Given exercise: Print again only this span: the line with "front_tyre();", the line with "obj.matrix_parent_inverse = Matrix.Identity(4)", and all lines between them, exactly as given.

Records from a collection:

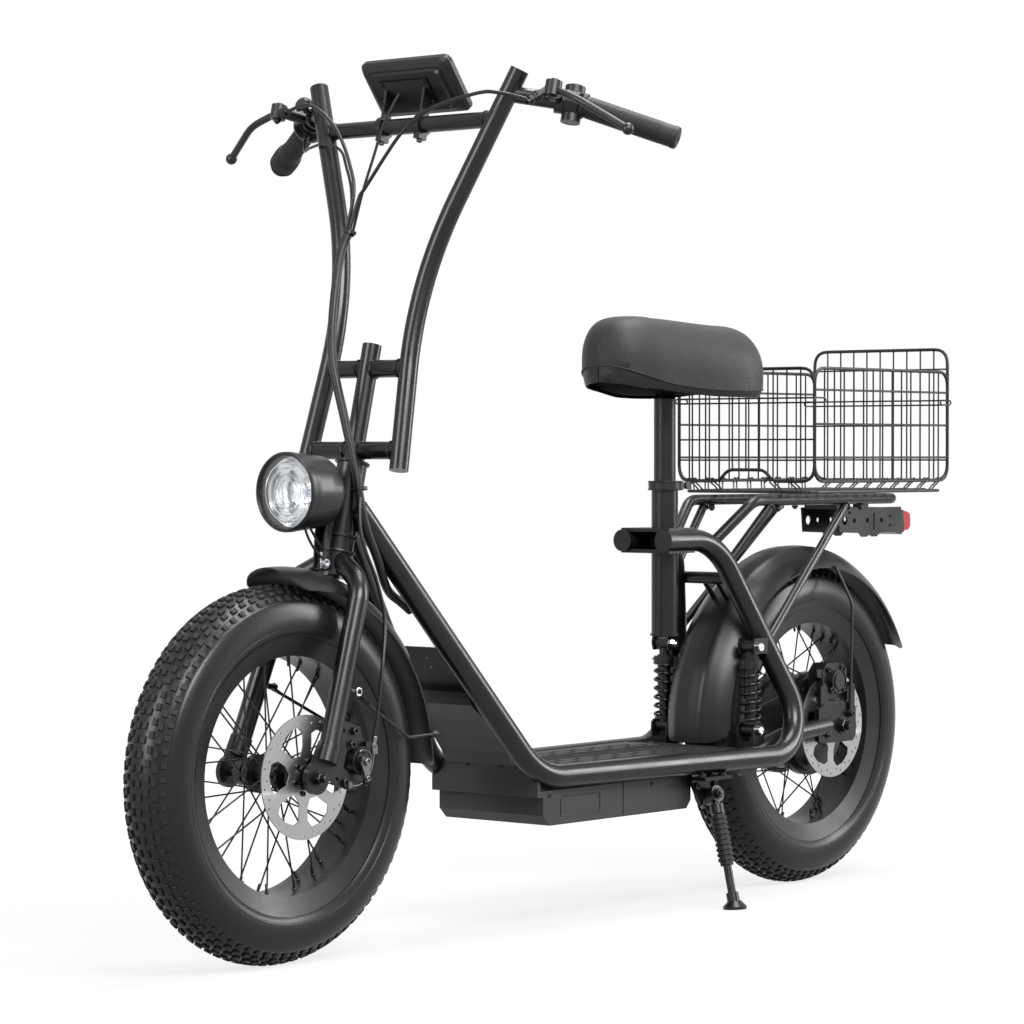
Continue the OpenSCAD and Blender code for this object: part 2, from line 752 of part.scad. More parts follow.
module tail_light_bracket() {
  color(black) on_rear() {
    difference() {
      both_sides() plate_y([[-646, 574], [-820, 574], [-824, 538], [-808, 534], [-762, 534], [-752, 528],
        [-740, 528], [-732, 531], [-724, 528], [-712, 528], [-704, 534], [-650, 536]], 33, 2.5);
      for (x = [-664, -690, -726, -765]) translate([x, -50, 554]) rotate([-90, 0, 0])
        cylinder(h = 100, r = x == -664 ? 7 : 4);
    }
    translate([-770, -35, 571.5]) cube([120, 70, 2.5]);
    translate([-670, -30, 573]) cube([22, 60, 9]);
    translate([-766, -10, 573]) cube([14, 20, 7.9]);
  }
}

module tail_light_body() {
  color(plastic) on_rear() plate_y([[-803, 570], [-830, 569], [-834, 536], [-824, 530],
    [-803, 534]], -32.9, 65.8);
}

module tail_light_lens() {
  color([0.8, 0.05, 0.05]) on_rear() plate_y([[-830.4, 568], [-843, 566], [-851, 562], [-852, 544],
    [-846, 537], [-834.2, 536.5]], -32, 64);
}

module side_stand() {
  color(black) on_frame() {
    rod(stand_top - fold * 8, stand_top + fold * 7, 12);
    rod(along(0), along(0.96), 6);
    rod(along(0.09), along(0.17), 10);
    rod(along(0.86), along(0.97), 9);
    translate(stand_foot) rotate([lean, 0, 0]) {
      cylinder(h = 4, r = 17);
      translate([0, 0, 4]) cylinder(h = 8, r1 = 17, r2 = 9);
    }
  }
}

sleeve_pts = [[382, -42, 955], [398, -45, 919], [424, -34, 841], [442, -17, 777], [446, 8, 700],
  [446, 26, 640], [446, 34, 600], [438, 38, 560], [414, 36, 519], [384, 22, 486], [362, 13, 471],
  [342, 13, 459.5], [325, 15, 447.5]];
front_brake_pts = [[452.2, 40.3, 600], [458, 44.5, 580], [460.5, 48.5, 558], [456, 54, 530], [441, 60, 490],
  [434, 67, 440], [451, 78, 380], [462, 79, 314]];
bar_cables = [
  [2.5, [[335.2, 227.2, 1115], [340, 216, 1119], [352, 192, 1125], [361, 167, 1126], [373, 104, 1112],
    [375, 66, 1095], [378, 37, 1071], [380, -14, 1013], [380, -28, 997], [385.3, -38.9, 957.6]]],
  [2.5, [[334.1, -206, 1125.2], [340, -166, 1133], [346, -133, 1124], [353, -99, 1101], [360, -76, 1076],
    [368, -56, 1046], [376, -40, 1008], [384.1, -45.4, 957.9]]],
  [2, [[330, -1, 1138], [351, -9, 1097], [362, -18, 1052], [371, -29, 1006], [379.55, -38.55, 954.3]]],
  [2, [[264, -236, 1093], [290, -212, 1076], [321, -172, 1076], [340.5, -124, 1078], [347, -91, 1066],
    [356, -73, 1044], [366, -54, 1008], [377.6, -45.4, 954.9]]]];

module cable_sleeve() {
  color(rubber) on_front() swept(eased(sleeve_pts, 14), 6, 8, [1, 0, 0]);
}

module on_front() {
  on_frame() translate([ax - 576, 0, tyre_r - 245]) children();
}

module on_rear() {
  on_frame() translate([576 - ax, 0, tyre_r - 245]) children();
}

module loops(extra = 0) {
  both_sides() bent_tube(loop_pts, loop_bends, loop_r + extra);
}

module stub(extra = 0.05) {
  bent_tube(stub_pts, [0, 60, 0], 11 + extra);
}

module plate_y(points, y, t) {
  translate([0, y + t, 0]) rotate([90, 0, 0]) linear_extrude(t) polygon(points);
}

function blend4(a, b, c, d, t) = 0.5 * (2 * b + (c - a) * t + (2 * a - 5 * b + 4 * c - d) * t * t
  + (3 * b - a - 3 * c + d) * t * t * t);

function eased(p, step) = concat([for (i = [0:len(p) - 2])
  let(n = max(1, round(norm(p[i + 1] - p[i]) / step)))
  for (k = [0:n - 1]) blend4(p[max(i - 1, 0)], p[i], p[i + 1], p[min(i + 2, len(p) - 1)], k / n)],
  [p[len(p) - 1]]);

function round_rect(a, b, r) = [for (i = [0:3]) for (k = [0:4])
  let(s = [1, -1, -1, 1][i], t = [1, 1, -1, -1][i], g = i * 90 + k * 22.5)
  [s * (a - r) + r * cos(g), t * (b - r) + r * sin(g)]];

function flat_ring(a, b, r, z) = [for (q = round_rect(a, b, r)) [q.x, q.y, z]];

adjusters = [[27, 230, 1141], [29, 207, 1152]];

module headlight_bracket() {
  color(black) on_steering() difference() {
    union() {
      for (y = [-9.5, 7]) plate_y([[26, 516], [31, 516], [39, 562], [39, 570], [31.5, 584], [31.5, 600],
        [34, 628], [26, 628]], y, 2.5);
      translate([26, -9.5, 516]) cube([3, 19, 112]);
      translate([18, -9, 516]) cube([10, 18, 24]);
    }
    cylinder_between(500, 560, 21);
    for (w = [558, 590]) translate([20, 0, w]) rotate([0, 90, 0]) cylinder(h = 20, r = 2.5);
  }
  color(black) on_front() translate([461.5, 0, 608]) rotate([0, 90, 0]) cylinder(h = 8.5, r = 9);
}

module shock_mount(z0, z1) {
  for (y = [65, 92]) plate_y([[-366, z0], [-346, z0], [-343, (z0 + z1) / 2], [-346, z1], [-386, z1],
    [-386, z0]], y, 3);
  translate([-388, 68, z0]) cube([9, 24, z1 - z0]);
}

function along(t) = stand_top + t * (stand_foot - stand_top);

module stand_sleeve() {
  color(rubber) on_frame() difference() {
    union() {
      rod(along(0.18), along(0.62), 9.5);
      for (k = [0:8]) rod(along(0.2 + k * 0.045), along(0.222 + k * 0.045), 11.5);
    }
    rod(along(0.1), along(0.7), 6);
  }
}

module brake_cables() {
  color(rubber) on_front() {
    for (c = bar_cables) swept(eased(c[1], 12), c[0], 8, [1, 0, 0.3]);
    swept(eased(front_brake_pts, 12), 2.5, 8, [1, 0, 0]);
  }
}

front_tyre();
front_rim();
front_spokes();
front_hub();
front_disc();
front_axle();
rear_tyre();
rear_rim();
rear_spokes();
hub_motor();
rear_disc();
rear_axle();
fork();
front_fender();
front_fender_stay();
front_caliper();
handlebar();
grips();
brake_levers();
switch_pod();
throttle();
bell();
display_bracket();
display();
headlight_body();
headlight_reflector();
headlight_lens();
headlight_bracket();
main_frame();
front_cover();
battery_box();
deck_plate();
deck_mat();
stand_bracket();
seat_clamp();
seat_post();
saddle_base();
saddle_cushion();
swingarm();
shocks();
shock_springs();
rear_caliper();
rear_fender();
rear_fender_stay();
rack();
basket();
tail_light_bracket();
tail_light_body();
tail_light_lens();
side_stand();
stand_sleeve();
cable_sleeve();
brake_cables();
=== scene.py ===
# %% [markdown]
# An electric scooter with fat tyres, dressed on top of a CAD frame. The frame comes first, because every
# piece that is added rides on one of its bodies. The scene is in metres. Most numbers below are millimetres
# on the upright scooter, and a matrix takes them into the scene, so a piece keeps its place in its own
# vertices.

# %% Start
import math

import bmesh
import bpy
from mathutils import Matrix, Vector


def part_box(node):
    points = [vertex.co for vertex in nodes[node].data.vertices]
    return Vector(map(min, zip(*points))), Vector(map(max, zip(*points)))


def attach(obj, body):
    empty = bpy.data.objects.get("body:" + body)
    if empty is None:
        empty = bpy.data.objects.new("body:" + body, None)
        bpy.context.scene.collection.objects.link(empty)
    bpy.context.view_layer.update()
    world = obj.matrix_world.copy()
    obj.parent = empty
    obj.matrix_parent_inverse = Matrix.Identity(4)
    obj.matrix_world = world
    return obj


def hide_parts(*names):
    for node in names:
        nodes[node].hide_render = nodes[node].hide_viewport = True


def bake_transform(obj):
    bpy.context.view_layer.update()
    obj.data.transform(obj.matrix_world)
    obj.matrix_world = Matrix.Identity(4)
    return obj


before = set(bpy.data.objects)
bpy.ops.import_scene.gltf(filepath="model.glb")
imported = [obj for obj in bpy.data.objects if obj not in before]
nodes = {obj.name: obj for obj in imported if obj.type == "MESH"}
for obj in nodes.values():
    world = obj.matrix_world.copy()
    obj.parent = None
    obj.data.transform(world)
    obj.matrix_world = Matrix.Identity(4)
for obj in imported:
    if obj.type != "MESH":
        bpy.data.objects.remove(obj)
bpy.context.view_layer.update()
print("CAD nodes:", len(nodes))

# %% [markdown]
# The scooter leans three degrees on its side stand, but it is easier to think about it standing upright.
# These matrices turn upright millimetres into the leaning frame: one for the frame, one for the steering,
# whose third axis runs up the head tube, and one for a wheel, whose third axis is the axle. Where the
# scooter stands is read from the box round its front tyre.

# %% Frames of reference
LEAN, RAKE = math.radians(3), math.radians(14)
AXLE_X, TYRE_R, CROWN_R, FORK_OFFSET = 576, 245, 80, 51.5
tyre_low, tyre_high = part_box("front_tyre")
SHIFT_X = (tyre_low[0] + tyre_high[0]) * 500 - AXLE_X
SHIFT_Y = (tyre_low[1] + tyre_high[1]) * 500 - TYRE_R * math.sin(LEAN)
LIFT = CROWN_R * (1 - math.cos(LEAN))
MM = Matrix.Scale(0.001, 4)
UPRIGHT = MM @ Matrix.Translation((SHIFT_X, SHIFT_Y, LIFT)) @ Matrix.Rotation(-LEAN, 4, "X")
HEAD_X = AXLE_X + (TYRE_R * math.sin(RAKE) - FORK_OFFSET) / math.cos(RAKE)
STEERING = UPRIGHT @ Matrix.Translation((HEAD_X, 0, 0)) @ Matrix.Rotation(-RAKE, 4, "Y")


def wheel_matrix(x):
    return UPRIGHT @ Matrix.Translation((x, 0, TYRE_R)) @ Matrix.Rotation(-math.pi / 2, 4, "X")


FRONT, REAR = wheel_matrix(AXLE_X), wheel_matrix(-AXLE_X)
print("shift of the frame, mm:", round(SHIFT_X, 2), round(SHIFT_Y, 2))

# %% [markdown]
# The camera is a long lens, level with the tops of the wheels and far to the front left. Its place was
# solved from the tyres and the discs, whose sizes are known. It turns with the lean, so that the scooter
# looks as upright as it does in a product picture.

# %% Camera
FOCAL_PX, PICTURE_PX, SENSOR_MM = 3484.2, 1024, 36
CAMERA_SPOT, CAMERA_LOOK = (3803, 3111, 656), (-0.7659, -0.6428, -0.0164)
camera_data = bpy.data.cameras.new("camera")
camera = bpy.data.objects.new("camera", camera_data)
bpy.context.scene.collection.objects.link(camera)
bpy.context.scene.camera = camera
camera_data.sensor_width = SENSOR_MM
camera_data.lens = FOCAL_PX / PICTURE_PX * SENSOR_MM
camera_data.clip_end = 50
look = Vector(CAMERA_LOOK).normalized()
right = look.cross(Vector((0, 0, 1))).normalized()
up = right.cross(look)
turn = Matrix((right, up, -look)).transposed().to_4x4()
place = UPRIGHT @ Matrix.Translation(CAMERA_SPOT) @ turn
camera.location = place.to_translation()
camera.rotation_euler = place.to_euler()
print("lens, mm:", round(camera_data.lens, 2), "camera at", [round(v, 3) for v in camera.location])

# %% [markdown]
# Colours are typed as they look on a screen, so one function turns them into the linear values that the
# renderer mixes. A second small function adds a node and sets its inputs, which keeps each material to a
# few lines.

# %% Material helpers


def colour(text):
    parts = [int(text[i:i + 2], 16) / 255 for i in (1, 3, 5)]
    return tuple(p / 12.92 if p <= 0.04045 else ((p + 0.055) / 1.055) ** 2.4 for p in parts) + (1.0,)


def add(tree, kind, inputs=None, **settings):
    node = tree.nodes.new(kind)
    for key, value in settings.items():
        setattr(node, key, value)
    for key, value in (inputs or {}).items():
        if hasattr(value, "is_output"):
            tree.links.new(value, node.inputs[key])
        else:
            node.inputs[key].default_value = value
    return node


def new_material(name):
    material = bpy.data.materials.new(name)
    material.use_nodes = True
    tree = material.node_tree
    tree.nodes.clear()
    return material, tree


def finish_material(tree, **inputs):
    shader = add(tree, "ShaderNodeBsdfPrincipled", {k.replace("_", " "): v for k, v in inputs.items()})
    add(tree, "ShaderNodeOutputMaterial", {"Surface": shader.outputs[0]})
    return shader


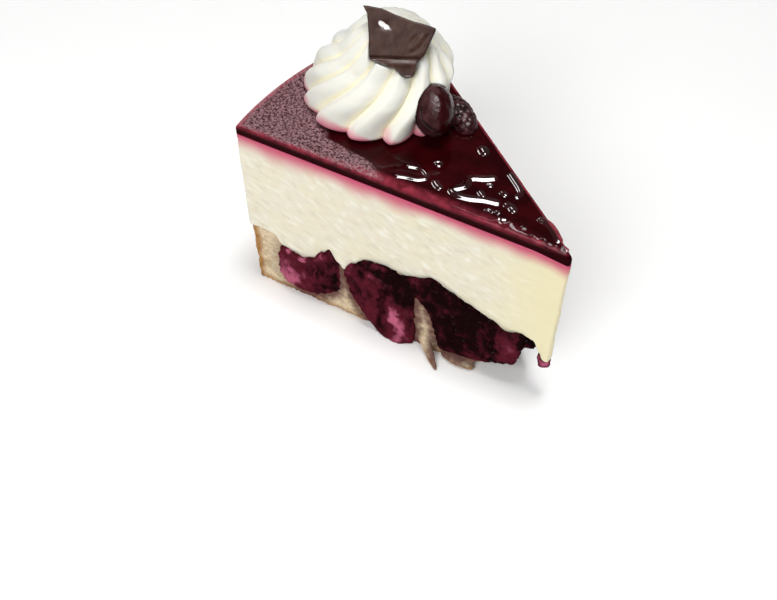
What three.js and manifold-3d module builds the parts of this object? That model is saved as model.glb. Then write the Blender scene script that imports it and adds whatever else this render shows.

Solved problem:
front_tyre();
front_rim();
front_spokes();
front_hub();
front_disc();
front_axle();
rear_tyre();
rear_rim();
rear_spokes();
hub_motor();
rear_disc();
rear_axle();
fork();
front_fender();
front_fender_stay();
front_caliper();
handlebar();
grips();
brake_levers();
switch_pod();
throttle();
bell();
display_bracket();
display();
headlight_body();
headlight_reflector();
headlight_lens();
headlight_bracket();
main_frame();
front_cover();
battery_box();
deck_plate();
deck_mat();
stand_bracket();
seat_clamp();
seat_post();
saddle_base();
saddle_cushion();
swingarm();
shocks();
shock_springs();
rear_caliper();
rear_fender();
rear_fender_stay();
rack();
basket();
tail_light_bracket();
tail_light_body();
tail_light_lens();
side_stand();
stand_sleeve();
cable_sleeve();
brake_cables();
=== scene.py ===
# %% [markdown]
# An electric scooter with fat tyres, dressed on top of a CAD frame. The frame comes first, because every
# piece that is added rides on one of its bodies. The scene is in metres. Most numbers below are millimetres
# on the upright scooter, and a matrix takes them into the scene, so a piece keeps its place in its own
# vertices.

# %% Start
import math

import bmesh
import bpy
from mathutils import Matrix, Vector


def part_box(node):
    points = [vertex.co for vertex in nodes[node].data.vertices]
    return Vector(map(min, zip(*points))), Vector(map(max, zip(*points)))


def attach(obj, body):
    empty = bpy.data.objects.get("body:" + body)
    if empty is None:
        empty = bpy.data.objects.new("body:" + body, None)
        bpy.context.scene.collection.objects.link(empty)
    bpy.context.view_layer.update()
    world = obj.matrix_world.copy()
    obj.parent = empty
    obj.matrix_parent_inverse = Matrix.Identity(4)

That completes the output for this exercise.